» **EXERCISE DETAILS**
Quote the entries below from the line with "What OpenSCAD source" through the line with "face_gap = 0.1; // [0.05:0.01:0.3]", both ends included, and only those lines.

» **ITEMS**
START

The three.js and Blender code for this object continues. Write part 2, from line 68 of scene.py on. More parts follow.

END
START

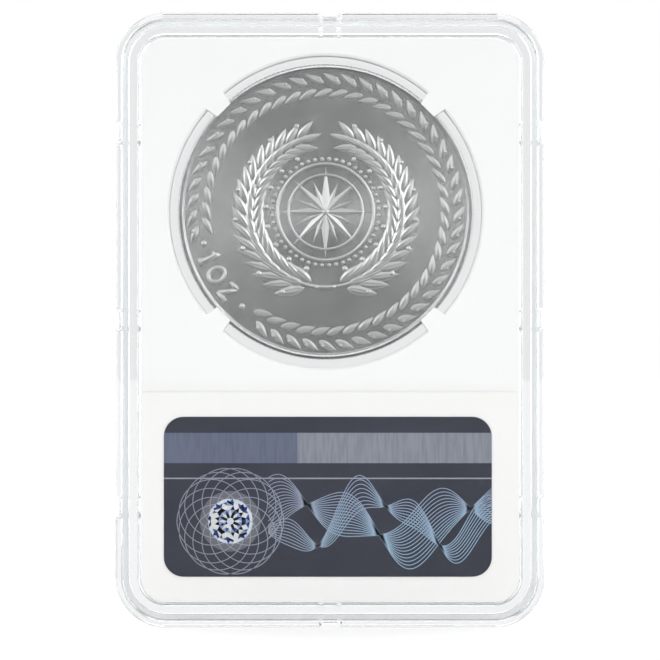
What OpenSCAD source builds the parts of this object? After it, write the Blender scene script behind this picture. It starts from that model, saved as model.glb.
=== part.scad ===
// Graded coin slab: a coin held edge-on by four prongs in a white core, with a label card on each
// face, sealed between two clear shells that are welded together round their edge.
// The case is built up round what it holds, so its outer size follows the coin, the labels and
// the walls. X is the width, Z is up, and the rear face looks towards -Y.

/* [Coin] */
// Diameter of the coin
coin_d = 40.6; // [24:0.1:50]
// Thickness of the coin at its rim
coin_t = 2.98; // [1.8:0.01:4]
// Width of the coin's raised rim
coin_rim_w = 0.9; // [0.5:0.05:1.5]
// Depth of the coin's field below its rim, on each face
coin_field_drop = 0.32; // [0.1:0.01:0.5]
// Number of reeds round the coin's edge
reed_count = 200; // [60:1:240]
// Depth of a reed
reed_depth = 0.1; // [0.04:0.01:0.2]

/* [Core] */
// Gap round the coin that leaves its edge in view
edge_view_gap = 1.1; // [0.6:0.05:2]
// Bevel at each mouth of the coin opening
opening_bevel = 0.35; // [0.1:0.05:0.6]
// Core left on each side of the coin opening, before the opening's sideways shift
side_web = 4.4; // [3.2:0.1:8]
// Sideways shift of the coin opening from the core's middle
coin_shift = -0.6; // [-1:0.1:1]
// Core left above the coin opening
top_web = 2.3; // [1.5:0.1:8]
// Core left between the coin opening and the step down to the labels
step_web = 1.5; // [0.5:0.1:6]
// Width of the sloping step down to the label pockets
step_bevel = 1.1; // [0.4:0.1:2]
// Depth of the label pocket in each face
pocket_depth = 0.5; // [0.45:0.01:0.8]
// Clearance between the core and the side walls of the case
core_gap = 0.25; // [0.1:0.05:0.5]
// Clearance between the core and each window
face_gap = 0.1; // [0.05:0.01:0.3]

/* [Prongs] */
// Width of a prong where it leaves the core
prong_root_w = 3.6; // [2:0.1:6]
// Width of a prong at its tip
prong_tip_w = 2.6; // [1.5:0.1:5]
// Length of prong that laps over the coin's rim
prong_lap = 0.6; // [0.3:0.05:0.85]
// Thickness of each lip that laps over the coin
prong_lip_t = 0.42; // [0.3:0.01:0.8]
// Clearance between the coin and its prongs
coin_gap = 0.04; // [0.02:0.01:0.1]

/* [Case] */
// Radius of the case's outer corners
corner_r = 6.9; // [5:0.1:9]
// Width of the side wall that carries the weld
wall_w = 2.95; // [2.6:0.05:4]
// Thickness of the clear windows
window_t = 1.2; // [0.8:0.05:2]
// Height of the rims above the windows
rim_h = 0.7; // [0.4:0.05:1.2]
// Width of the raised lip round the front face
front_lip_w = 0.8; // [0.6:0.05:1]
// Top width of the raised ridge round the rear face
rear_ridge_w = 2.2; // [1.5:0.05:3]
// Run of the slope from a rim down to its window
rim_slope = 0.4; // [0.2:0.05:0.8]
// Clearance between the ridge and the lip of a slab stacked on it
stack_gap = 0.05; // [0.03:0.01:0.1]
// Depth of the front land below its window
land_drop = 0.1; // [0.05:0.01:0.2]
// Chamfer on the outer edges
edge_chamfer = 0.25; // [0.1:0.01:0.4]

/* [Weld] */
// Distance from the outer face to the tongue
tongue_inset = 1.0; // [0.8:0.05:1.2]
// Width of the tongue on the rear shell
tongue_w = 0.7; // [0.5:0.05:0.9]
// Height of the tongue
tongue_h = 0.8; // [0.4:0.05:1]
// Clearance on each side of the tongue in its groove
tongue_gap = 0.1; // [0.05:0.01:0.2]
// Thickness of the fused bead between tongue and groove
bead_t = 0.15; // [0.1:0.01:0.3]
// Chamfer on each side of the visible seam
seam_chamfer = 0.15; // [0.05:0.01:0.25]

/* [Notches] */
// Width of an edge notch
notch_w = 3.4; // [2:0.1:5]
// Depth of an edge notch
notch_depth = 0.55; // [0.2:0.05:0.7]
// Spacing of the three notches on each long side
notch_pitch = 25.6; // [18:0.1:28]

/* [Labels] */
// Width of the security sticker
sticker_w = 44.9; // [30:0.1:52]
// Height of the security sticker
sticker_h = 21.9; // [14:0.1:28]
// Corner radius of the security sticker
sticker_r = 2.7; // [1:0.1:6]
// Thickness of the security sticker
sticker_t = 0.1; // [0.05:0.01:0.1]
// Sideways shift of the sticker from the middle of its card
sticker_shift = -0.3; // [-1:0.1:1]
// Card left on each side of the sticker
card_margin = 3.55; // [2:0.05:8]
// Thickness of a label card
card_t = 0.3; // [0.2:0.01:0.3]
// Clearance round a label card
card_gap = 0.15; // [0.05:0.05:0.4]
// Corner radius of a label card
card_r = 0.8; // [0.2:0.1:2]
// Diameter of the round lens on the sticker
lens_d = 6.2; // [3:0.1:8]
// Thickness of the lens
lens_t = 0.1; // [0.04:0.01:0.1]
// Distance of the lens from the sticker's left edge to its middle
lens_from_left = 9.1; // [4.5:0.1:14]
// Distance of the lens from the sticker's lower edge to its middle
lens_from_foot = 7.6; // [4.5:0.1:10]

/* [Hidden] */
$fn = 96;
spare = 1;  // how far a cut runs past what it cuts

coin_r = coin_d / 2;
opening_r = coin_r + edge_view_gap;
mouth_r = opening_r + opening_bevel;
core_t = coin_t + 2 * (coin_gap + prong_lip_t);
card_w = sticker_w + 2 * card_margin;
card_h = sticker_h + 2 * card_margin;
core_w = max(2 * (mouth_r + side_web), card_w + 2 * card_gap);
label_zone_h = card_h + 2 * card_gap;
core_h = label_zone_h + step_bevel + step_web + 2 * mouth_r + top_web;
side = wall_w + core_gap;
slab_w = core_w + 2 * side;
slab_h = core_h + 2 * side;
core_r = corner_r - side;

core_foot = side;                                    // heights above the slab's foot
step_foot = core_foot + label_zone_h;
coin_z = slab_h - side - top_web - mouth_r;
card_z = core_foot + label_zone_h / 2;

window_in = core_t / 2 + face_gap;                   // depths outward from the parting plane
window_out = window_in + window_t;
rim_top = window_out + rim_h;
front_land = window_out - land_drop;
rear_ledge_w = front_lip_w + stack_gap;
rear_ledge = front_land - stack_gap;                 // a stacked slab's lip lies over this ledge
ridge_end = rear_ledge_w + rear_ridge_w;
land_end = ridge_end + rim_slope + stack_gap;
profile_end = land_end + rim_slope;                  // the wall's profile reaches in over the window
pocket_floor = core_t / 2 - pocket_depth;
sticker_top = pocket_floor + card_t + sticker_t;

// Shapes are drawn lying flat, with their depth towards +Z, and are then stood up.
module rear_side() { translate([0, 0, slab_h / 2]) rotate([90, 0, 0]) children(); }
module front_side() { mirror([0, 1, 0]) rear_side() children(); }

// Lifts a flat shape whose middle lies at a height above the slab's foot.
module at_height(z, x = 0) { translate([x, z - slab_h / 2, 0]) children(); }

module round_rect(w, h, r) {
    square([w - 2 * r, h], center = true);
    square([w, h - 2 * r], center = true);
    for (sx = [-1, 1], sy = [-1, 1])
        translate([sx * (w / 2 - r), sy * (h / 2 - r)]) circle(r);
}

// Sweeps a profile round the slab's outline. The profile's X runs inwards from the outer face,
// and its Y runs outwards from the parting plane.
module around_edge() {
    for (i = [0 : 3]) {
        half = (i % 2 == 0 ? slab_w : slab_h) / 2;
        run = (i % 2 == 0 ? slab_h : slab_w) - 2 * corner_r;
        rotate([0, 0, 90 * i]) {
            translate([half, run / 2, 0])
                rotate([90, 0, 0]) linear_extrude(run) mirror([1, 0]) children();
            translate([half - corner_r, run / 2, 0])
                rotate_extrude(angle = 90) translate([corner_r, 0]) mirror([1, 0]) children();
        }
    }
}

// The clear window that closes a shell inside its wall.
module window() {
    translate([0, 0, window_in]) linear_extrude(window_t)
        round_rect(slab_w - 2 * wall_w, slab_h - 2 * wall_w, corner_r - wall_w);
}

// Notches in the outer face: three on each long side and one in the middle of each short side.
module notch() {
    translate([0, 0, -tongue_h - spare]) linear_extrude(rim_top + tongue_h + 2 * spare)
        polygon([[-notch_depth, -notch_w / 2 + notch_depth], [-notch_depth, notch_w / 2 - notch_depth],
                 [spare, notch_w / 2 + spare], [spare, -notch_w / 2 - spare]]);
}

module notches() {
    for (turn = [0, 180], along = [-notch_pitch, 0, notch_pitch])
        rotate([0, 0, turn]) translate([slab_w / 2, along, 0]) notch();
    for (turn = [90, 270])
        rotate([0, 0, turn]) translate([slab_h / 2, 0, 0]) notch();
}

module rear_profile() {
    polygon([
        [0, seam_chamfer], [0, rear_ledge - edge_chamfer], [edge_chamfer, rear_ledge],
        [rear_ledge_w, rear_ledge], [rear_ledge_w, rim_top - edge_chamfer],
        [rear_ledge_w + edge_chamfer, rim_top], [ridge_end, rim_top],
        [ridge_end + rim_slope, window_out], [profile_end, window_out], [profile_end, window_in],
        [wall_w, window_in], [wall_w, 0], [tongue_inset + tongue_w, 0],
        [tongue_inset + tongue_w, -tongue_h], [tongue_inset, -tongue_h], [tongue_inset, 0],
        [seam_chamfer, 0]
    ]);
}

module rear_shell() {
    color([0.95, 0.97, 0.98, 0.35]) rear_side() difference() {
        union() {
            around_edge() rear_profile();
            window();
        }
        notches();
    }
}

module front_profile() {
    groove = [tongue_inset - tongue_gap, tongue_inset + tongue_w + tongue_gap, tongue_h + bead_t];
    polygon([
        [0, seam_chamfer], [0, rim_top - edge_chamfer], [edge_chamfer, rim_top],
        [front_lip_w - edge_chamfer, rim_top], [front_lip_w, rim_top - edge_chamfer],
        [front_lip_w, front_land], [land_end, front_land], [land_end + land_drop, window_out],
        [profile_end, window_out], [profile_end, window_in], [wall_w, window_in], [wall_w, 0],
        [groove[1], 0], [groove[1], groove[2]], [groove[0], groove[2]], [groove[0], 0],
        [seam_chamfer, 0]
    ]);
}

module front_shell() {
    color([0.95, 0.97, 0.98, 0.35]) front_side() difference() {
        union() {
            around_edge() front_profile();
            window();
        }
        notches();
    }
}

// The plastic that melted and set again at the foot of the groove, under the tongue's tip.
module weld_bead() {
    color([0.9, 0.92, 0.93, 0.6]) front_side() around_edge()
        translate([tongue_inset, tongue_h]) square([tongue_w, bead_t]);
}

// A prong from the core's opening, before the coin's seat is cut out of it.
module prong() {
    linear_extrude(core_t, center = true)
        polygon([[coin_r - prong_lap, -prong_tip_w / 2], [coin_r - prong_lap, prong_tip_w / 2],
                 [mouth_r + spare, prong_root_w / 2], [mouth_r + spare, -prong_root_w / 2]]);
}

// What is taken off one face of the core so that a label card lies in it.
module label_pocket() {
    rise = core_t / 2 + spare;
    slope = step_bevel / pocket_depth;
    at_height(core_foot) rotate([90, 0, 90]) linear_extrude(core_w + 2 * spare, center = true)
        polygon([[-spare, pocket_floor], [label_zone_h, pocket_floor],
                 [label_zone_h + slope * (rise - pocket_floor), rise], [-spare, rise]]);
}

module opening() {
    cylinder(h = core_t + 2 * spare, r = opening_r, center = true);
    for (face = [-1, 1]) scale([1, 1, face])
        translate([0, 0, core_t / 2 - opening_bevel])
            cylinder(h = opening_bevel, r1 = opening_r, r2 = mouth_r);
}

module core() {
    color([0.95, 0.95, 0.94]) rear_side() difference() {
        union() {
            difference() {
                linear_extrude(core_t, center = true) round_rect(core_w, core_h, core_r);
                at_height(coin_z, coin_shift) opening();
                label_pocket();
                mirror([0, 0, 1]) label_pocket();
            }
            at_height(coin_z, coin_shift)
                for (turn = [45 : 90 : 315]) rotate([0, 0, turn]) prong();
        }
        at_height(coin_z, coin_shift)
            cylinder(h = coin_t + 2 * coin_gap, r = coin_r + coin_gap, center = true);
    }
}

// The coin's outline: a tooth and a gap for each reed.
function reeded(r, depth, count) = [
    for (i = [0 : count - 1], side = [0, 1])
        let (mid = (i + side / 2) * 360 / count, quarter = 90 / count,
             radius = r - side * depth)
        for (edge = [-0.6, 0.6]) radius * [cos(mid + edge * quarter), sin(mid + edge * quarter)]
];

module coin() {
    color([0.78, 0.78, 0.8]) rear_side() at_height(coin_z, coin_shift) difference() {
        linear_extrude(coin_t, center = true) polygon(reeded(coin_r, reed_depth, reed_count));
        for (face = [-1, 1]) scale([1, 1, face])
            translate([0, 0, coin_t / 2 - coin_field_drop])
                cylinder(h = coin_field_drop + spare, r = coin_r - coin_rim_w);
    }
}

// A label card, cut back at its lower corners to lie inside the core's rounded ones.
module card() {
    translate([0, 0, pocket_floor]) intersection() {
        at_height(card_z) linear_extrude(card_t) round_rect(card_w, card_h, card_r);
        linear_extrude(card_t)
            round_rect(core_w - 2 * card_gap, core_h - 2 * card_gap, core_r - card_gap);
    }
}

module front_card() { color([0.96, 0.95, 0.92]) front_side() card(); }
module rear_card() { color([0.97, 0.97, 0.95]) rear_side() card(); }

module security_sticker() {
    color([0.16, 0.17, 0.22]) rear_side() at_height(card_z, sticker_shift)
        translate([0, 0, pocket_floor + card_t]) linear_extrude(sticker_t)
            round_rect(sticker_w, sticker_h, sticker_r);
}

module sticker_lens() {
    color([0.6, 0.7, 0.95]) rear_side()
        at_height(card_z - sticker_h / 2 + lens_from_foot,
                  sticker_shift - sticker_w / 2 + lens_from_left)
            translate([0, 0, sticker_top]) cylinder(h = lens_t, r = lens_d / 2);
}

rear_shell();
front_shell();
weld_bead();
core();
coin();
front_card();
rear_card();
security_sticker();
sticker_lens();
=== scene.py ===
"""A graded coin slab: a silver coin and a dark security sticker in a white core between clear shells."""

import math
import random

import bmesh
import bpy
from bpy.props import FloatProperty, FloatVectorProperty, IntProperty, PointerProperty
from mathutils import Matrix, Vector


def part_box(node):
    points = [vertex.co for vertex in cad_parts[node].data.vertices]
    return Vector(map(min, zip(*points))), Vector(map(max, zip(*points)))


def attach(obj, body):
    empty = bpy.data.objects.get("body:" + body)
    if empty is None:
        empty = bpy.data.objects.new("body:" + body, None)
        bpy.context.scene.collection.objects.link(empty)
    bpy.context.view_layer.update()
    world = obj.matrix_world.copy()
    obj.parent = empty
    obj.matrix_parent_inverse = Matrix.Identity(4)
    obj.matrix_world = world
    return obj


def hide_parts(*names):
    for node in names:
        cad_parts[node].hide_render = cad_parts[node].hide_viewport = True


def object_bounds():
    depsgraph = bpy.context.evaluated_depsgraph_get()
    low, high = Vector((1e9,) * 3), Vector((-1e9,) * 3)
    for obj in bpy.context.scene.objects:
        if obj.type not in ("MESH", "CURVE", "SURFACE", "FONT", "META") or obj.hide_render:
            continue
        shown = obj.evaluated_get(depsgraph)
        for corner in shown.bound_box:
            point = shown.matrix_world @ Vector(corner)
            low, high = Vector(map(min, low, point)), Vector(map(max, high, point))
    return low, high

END

» **PROBLEM SOLUTION**
What OpenSCAD source builds the parts of this object? After it, write the Blender scene script behind this picture. It starts from that model, saved as model.glb.
=== part.scad ===
// Graded coin slab: a coin held edge-on by four prongs in a white core, with a label card on each
// face, sealed between two clear shells that are welded together round their edge.
// The case is built up round what it holds, so its outer size follows the coin, the labels and
// the walls. X is the width, Z is up, and the rear face looks towards -Y.

/* [Coin] */
// Diameter of the coin
coin_d = 40.6; // [24:0.1:50]
// Thickness of the coin at its rim
coin_t = 2.98; // [1.8:0.01:4]
// Width of the coin's raised rim
coin_rim_w = 0.9; // [0.5:0.05:1.5]
// Depth of the coin's field below its rim, on each face
coin_field_drop = 0.32; // [0.1:0.01:0.5]
// Number of reeds round the coin's edge
reed_count = 200; // [60:1:240]
// Depth of a reed
reed_depth = 0.1; // [0.04:0.01:0.2]

/* [Core] */
// Gap round the coin that leaves its edge in view
edge_view_gap = 1.1; // [0.6:0.05:2]
// Bevel at each mouth of the coin opening
opening_bevel = 0.35; // [0.1:0.05:0.6]
// Core left on each side of the coin opening, before the opening's sideways shift
side_web = 4.4; // [3.2:0.1:8]
// Sideways shift of the coin opening from the core's middle
coin_shift = -0.6; // [-1:0.1:1]
// Core left above the coin opening
top_web = 2.3; // [1.5:0.1:8]
// Core left between the coin opening and the step down to the labels
step_web = 1.5; // [0.5:0.1:6]
// Width of the sloping step down to the label pockets
step_bevel = 1.1; // [0.4:0.1:2]
// Depth of the label pocket in each face
pocket_depth = 0.5; // [0.45:0.01:0.8]
// Clearance between the core and the side walls of the case
core_gap = 0.25; // [0.1:0.05:0.5]
// Clearance between the core and each window
face_gap = 0.1; // [0.05:0.01:0.3]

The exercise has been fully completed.